This meta-module exists only for documentational purposes; the library functionality is found in Data.Binary.Typed.

Standard Binary serializes to ByteString, which is an untyped format; deserialization of unexpected input usually results in unusable data.

This module defines a Typed type, which allows serializing both a value and the type of that value; deserialization can then check whether the received data was sent assuming the right type, and error messages may provide insight into the type mismatch.

For example, this uses Binary directly:

test1 = let val = 10 :: Int
            enc = encode val
            dec = decode enc :: Bool
        in  print dec

This behaves unexpectedly: An Int value is converted to a Bool, which corresponds to a wacky type coercion. The receiving end has no way of knowing what the incoming data should have been interpreted as.

Using Typed, this can be avoided:

test2 = let val = 10 :: Int
            enc = encode (typed Full val)
            dec = decode enc :: Typed Bool
        in  print dec

This time decode raises an error: the incoming data is tagged as an Int, but is attempted to be decoded as Bool.

This package is typically used for debugging purposes. Hashed type information keeps the size overhead relatively low, but requires a certain amount of computational ressources. It is reliable at detecting errors, but not very good at telling specifics about it. If a problem is identified, the typing level can be increased to Shown or Full, providing information about the involved types. If performance is critical, Untyped "typed" encoding can be used, with minimal overhead compared to using Binary directly.

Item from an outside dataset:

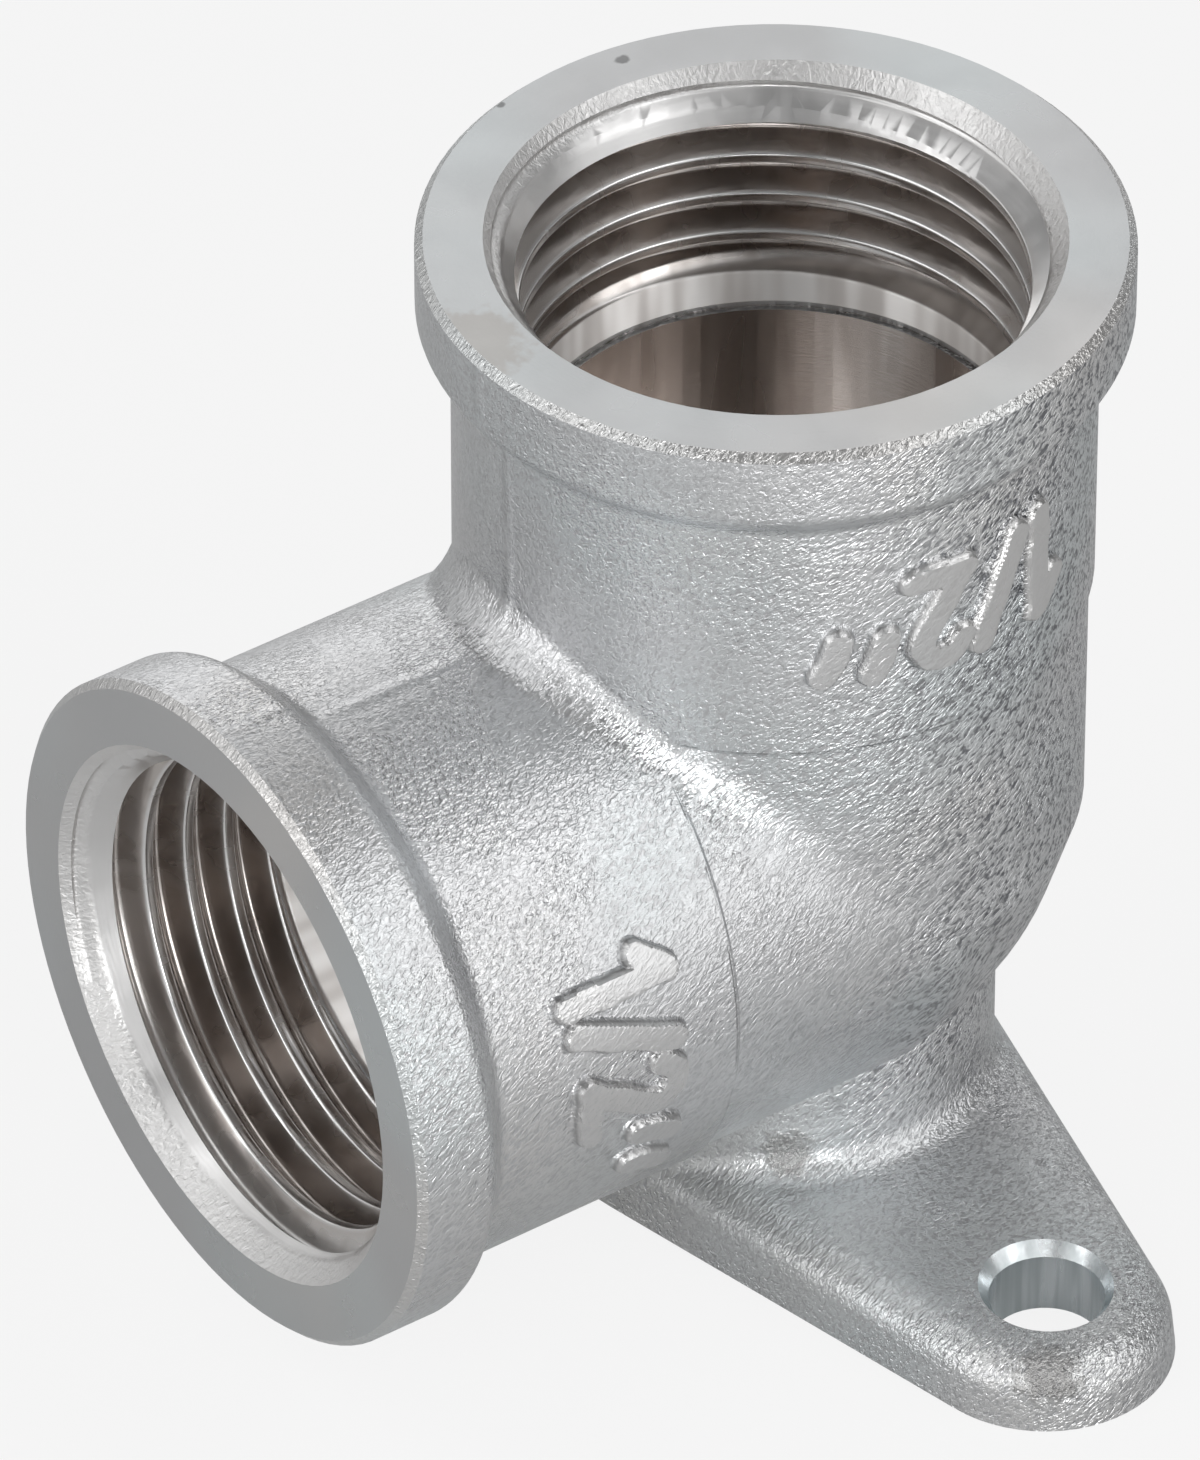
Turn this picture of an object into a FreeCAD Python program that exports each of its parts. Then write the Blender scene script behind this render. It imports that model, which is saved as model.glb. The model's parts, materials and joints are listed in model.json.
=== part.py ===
import FreeCAD, Part
import math
import os

# Wall plate elbow: one forged brass body with two threaded mouths at a right angle.
# Frame: the wall face lies in z = 0 under the corner, the outlet opens along +Z on the Z axis,
# the inlet opens along -Y, and the two screw lugs point along +X and -X.
# All sizes are in millimetres and degrees.

# Where the two axes and the two mouths lie
inlet_axis_height = 15.9
outlet_reach = 25.4
inlet_reach = 25.1

# Inside of each arm: lead-in at the mouth, cone to the thread crests, threaded bore, waterway to the corner
thread_crest_radius = 9.4
thread_length = 10.5
cone_depth = 1.95
cone_rise = 0.67
lead_depth = 0.97
lead_rise = 0.71
waterway_step = 0.2

# Pipe thread of each arm: a V groove with a flat root on a right-handed helix, and where its deep end lies
thread_pitch = 1.814
thread_height = 1.0
thread_flank_angle = 27.5
thread_root_cut = 1 / 8
outlet_groove_depth = 7.05
inlet_groove_depth = 7.7
helix_pieces = 12

# Outside of the corner and of the two arms
body_wall = 2.4
neck_step = 0.2
outlet_step_reach = 10.5
inlet_step_reach = 10.0
throat_fillet = 3.2
corner_relief = 0.5

# Band round each mouth
band_rise = 1.3
band_straight = 3.2
band_slope = 1.2
band_crown_fillet = 0.8
band_root_fillet = 0.8
band_bevel = 0.31

# Wall plate: a round pad and two round tips in a row, joined by straight flanks
pad_radius = 9.05
plate_length = 45.6
lug_spacing = 36.0
lug_tip_radius = 5.0
lug_thickness = 3.0
lug_top_slope = 2.0
flank_draft = 6.0
plate_edge_fillet = 1.9

# Column that carries the corner on the plate
column_inset = 0.45
column_foot_fillet = 1.2
column_head_flare = 1.5

# Screw hole in each lug, with a small chamfer
screw_hole_radius = 2.2
screw_chamfer_width = 0.36
screw_chamfer_depth = 0.46

# Worked out from the driving dimensions
flank_slope = math.tan(math.radians(thread_flank_angle))
thread_root_radius = thread_crest_radius + thread_height
root_half_width = thread_root_cut * thread_pitch / 2
waterway_radius = thread_crest_radius - waterway_step
cone_radius = thread_crest_radius + cone_rise
mouth_radius = cone_radius + lead_rise
body_radius = thread_crest_radius + body_wall
neck_radius = body_radius + neck_step
corner_radius = body_radius - corner_relief
band_radius = neck_radius + band_rise
column_radius = pad_radius - column_inset
screw_hole_x = lug_spacing / 2
tip_centre_x = plate_length / 2 - lug_tip_radius
plate_fall = math.tan(math.radians(lug_top_slope))
plate_ridge = lug_thickness + screw_hole_x * plate_fall

# How far a cutting tool runs past a face or a wall, and how near an edge lies to the place it is looked for
cut_margin = 1.0
wall_margin = 0.1
match = 1e-3

vector = FreeCAD.Vector
corner_centre = vector(0, 0, inlet_axis_height)
outlet_direction = vector(0, 0, 1)
inlet_direction = vector(0, -1, 0)
outlet_placement = FreeCAD.Placement(corner_centre, FreeCAD.Rotation())
half_turn = FreeCAD.Rotation(outlet_direction + inlet_direction, 180)
inlet_placement = FreeCAD.Placement(corner_centre, half_turn)


def middle_of(edge):
    """The point halfway along an edge."""
    return edge.valueAt((edge.FirstParameter + edge.LastParameter) / 2)


def closed_wire(points):
    """A closed wire of straight edges through the points."""
    return Part.makePolygon(points + [points[0]])


def turned(profile):
    """A solid turned about the Z axis from (radius, height) pairs, with its seam toward +Y."""
    face = Part.Face(closed_wire([vector(0, radius, height) for radius, height in profile]))
    return face.revolve(vector(0, 0, 0), outlet_direction, 360)


def placed(shape, placement):
    """A copy of a shape moved from its own frame to the body's."""
    moved = shape.copy()
    moved.Placement = placement
    return moved


def circles_at(shape, radius, height):
    """The circles of a shape turned about the Z axis that lie at one radius and height."""
    found = []
    for edge in shape.Edges:
        middle = middle_of(edge)
        at_radius = abs(math.hypot(middle.x, middle.y) - radius) < match
        level = abs(edge.BoundBox.ZMax - height) < match and abs(edge.BoundBox.ZMin - height) < match
        if at_radius and level:
            found.append(edge)
    return found


def arm_outside(reach, step_reach):
    """Neck and band of one arm, with the corner's centre at the origin and the mouth toward +Z."""
    band_foot = reach - band_straight - band_slope
    band_edge = reach - band_straight
    arm = turned([
        (0, step_reach - 2 * neck_step),
        (body_radius - neck_step, step_reach - 2 * neck_step),
        (neck_radius, step_reach),
        (neck_radius, band_foot),
        (band_radius, band_edge),
        (band_radius, reach - band_bevel),
        (band_radius - band_bevel, reach),
        (0, reach),
    ])
    arm = arm.makeFillet(band_root_fillet, circles_at(arm, neck_radius, band_foot))
    return arm.makeFillet(band_crown_fillet, circles_at(arm, band_radius, band_edge))


def arm_inside(reach):
    """What is bored out of one arm: lead-in, cone to the thread's crests, threaded bore and waterway."""
    return turned([
        (0, 0),
        (waterway_radius, 0),
        (waterway_radius, reach - thread_length),
        (thread_crest_radius, reach - thread_length),
        (thread_crest_radius, reach - cone_depth),
        (cone_radius, reach - lead_depth),
        (mouth_radius, reach),
        (mouth_radius, reach + cut_margin),
        (0, reach + cut_margin),
    ])


def corner_half(step_reach):
    """One arm's share of the corner: a straight cylinder whose end narrows onto the round corner."""
    turn = math.acos(corner_radius / body_radius)
    return turned([
        (0, -corner_radius * math.sin(turn)),
        (corner_radius * math.cos(turn), -corner_radius * math.sin(turn)),
        (body_radius, 0),
        (body_radius, step_reach + neck_radius),
        (0, step_reach + neck_radius),
    ])


def corner_outside():
    """Two equal cylinders that meet on a mitre with a filleted throat, and the round outer corner."""
    outlet_half = placed(corner_half(outlet_step_reach), outlet_placement)
    inlet_half = placed(corner_half(inlet_step_reach), inlet_placement)
    core = outlet_half.fuse(inlet_half)
    mitre = []
    for edge in core.Edges:
        middle = middle_of(edge) - corner_centre
        if abs(middle.z + middle.y) < match and middle.y < -cut_margin and edge.Length > body_radius:
            mitre.append(edge)
    core = core.makeFillet(throat_fillet, mitre)
    return core.fuse(Part.makeSphere(corner_radius, corner_centre))


def plate_outline(height, inset):
    """The plate's outline at one height: a round pad, a round end at each lug, flanks tangent to both."""
    pad = pad_radius - inset
    tip = lug_tip_radius - inset
    lean = math.asin((pad_radius - lug_tip_radius) / tip_centre_x)

    def touch(side_x, side_y, centre_x, radius):
        along = centre_x + math.sin(lean) * radius
        return vector(side_x * along, side_y * math.cos(lean) * radius, height)

    def end_arc(side_x):
        start = touch(side_x, -1, tip_centre_x, tip)
        finish = touch(side_x, 1, tip_centre_x, tip)
        return Part.Arc(start, vector(side_x * (tip_centre_x + tip), 0, height), finish).toShape()

    def pad_arc(side_y):
        start = touch(1, side_y, 0, pad)
        finish = touch(-1, side_y, 0, pad)
        return Part.Arc(start, vector(0, side_y * pad, height), finish).toShape()

    def flank(side_x, side_y):
        return Part.makeLine(touch(side_x, side_y, tip_centre_x, tip), touch(side_x, side_y, 0, pad))

    right = [flank(1, -1), end_arc(1), flank(1, 1)]
    left = [flank(-1, 1), end_arc(-1), flank(-1, -1)]
    return Part.Wire(right + [pad_arc(1)] + left + [pad_arc(-1)])


def plate():
    """The plate without its screw holes: drafted flanks, a top that falls toward the tips, a round rim."""
    inset = plate_ridge * math.tan(math.radians(flank_draft))
    block = Part.makeLoft([plate_outline(0, 0), plate_outline(plate_ridge, inset)], True, True)
    end_x = plate_length / 2 + cut_margin
    end_height = plate_ridge - end_x * plate_fall
    side_y = pad_radius + cut_margin
    roof_profile = [
        vector(-end_x, -side_y, 0),
        vector(end_x, -side_y, 0),
        vector(end_x, -side_y, end_height),
        vector(0, -side_y, plate_ridge),
        vector(-end_x, -side_y, end_height),
    ]
    roof = Part.Face(closed_wire(roof_profile)).extrude(vector(0, 2 * side_y, 0))
    solid = block.common(roof)
    rim = []
    for edge in solid.Edges:
        middle = middle_of(edge)
        on_top = abs(middle.z - plate_ridge + abs(middle.x) * plate_fall) < match
        on_ridge = abs(middle.y) < match and abs(middle.x) < match
        if on_top and not on_ridge:
            rim.append(edge)
    return solid.makeFillet(plate_edge_fillet, rim)


def column():
    """A round column from the wall face up into the corner, with a hollow flare where it meets it."""
    flare_x = column_radius + column_head_flare
    reach = corner_radius + column_head_flare
    flare_z = inlet_axis_height - math.sqrt(reach ** 2 - flare_x ** 2)
    flare_centre = vector(flare_x, 0, flare_z)
    start = vector(column_radius, 0, flare_z)
    toward_corner = (corner_centre - flare_centre).normalize()
    finish = flare_centre + toward_corner * column_head_flare
    toward_middle = (toward_corner + vector(-1, 0, 0)).normalize()
    flare = Part.Arc(start, flare_centre + toward_middle * column_head_flare, finish).toShape()
    corners = [finish, vector(0, 0, finish.z), vector(0, 0, 0), vector(column_radius, 0, 0), start]
    profile = Part.Wire([flare] + Part.makePolygon(corners).Edges)
    return Part.Face(profile).revolve(vector(0, 0, 0), outlet_direction, 360)


def plate_with_column():
    """The plate and its column, with a hollow fillet round the column's foot."""
    solid = plate().fuse(column())
    foot = []
    for edge in solid.Edges:
        middle = middle_of(edge)
        on_wall = abs(math.hypot(middle.x, middle.y) - column_radius) < match
        if on_wall and match < edge.BoundBox.ZMin and edge.BoundBox.ZMax < plate_ridge + match:
            foot.append(edge)
    return solid.makeFillet(column_foot_fillet, foot)


def outside():
    """The whole forging before it is drilled: plate, column, corner and both arms."""
    outlet_arm = placed(arm_outside(outlet_reach, outlet_step_reach), outlet_placement)
    inlet_arm = placed(arm_outside(inlet_reach, inlet_step_reach), inlet_placement)
    return plate_with_column().fuse([corner_outside(), outlet_arm, inlet_arm])


def waterway():
    """Both bores and the round end where they meet."""
    outlet_bore = placed(arm_inside(outlet_reach), outlet_placement)
    inlet_bore = placed(arm_inside(inlet_reach), inlet_placement)
    return outlet_bore.fuse([inlet_bore, Part.makeSphere(waterway_radius, corner_centre)])


def helix_piece(radius, side, piece):
    """A short piece of the thread's helix at a radius: a cubic curve that touches it at both ends."""
    step = 2 * math.pi / helix_pieces
    climb = thread_pitch / helix_pieces
    handle = radius * math.tan(step / 4) * 4 / 3
    poles = []
    for end, way in ((piece, 1), (piece + 1, -1)):
        across, along = math.cos(end * step), math.sin(end * step)
        on_helix = vector(radius * across, radius * along, side + end * climb)
        poles.append(on_helix)
        poles.append(on_helix + vector(-along * handle, across * handle, climb / 3) * way)
    curve = Part.BezierCurve()
    curve.setPoles([poles[0], poles[1], poles[3], poles[2]])
    return curve.toShape()


def thread_groove(reach, groove_depth, placement):
    """The groove of one arm's thread as a cutting tool, from its deep end to past the mouth."""
    inner = thread_crest_radius - wall_margin
    inner_half = root_half_width + (thread_root_radius - inner) * flank_slope
    section = [
        (inner, -inner_half),
        (thread_root_radius, -root_half_width),
        (thread_root_radius, root_half_width),
        (inner, inner_half),
    ]
    turns = math.ceil(groove_depth / thread_pitch) + 1
    faces = []
    for piece in range(turns * helix_pieces):
        edges = [helix_piece(radius, side, piece) for radius, side in section]
        for edge, next_edge in zip(edges, edges[1:] + edges[:1]):
            faces.append(Part.makeRuledSurface(edge, next_edge))
    for height in (0, turns * thread_pitch):
        faces.append(Part.Face(closed_wire([vector(radius, 0, height + side) for radius, side in section])))
    shell = Part.makeShell(faces)
    shell.sewShape()
    deep_end = FreeCAD.Placement(vector(0, 0, reach - groove_depth), FreeCAD.Rotation())
    return placed(Part.makeSolid(shell), placement.multiply(deep_end))


def screw_hole():
    """One lug's through hole with the small chamfer at its top, on the Z axis."""
    wide = screw_hole_radius + screw_chamfer_width
    chamfer_foot = lug_thickness - screw_chamfer_depth
    spread = screw_chamfer_width / screw_chamfer_depth
    return turned([
        (0, -cut_margin),
        (screw_hole_radius, -cut_margin),
        (screw_hole_radius, chamfer_foot),
        (wide + cut_margin * spread, lug_thickness + cut_margin),
        (0, lug_thickness + cut_margin),
    ])


def elbow_body():
    """The finished body."""
    holes = []
    for side in (-1, 1):
        hole = screw_hole()
        hole.translate(vector(side * screw_hole_x, 0, 0))
        holes.append(hole)
    drilled = outside().cut([waterway()] + holes).removeSplitter()
    outlet_groove = thread_groove(outlet_reach, outlet_groove_depth, outlet_placement)
    inlet_groove = thread_groove(inlet_reach, inlet_groove_depth, inlet_placement)
    return drilled.cut([outlet_groove, inlet_groove])


os.makedirs("parts", exist_ok=True)
elbow_body().exportStep("parts/elbow_body.step")
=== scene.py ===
import json
import math

import bmesh
import bpy
import numpy as np
from bpy.props import FloatProperty, FloatVectorProperty, PointerProperty
from mathutils import Matrix, Vector


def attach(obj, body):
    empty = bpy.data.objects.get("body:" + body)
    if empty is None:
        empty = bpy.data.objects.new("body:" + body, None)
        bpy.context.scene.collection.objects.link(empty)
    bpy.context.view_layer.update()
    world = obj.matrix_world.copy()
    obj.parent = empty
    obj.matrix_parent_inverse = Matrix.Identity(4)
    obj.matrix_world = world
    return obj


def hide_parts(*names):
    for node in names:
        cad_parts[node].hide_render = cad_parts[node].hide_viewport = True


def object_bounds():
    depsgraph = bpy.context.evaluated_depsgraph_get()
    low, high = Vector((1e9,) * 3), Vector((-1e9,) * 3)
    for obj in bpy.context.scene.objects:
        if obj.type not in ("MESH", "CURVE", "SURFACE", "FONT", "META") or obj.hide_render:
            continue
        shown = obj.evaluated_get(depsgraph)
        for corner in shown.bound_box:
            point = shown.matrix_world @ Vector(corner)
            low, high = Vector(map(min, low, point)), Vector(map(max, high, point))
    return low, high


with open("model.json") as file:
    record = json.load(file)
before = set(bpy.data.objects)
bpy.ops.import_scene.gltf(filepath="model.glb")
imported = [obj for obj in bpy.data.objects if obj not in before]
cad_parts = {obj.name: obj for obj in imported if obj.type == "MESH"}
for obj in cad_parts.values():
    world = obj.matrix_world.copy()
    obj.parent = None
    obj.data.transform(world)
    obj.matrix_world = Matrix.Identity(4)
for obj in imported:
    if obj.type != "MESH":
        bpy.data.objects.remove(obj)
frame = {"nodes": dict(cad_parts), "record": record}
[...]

For convenience, this module exports a couple of convenience functions that have the type-mangling baked in already. The above example could have been written as

test3 = let val = 10 :: Int
            enc = encodeTyped val
            dec = decodeTyped enc :: Either String Bool
        in  print dec

However, using encodeTyped is computationally inefficient when many messages of the same type are serialized, since it recomputes a serialized version of that type for every single serialized value from scratch. encodeTypedLike exists to remedy that: it takes a separately constructed Typed dummy value, and computes a new serialization function for that type out of it. This serialization function then re-uses the type representation of the dummy value, and simply replaces the contained value on each serialization so that no unnecessary overhead is introduced.

-- Computes Ints type representation 100 times:
manyIntsNaive = map encodeTyped [1..100 :: Int]

-- Much more efficient: prepare dummy value to precache the
-- type representation, computing it only once:
encodeInt = encodeTypedLike (typed Full (0 :: Int))
manyIntsCached = map encodeInt [1..100]

The core definitions in Data.Binary.Typed are:

• Typed (the main type)
• typed (construct Typed values)
• TypeFormat (a helper type for typed)
• erase (deconstruct Typed vales)

In addition to those, a couple of useful helper functions with more efficient implementation than what the core definitions could offer:

• mapTyped (change values contained in Typeds)
• reValue (change value, but don't recompute type representation)
• reType (change type representation, but keep value)
• precache (compute serialized type representation, useful as an optimization)

Lastly, there are a number of encoding/decoding functions, mostly for convenience:

• encodeTyped (pack in Typed and then encode)
• encodeTypedLike (usually much more efficient version of encodeTyped)
• decodeTyped (decode Typed ByteString to Either String a)
• decodeTypedOrFail (like decodeTyped, but with more meta information)
• unsafeDecodeTyped (which throws a runtime error on type mismatch)